Carolina Caeiro, Coordinator of Development Projects at LACNIC, highlighted the fact that the new Ayitic format focuses on training instructors and seeks to strengthen the project’s sustainability, impact and scope in the hope that each instructor who receives training will replicate these contents among his or her students. “The first step has been taken. We should now see the domino effect, monitoring how far the instructors trained through the program manage to share the contents they’ve learned among their own students,” Caeiro added.

In the words of Caeiro, local partners “played a major role in the execution of the project and validated a new working methodology for Ayitic, thanks to which certain key responsibilities having to do with the local context are now strictly in the hands of these partners.”

She noted that, for its 2017 edition, the program is considering not only training instructors but also digitizing the courses and offering them via an e-learning platform.

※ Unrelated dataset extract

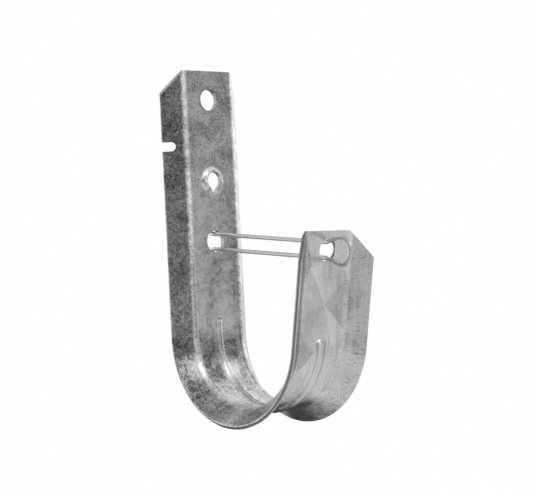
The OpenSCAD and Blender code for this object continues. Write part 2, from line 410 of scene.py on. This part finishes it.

The event was broadly covered by Haitian media, including Alterpresse, Radio telé ginen, Radio vision 2000, Haïti Libre, Ici Haïti, Radio télé Soleil and Radio Tele Caraibes.

The the Ayitic 2016 Opening Ceremony was attended by Jean Marie Altema, Director of CONATEL, the Regulatory Authority; Kevon Swift of LACNIC); and the Directors of the program’s three partner organizations: Patrick Attie of Ecole Superieure d’infotronique d’Haiti, Max Larson Henry of Transversal, and Lucien Durand of Canado Technique.

Ayitic is a LACNIC initiative that seeks to expand knowledge and strengthen the skills of information and communication technology experts and professionals in Haiti.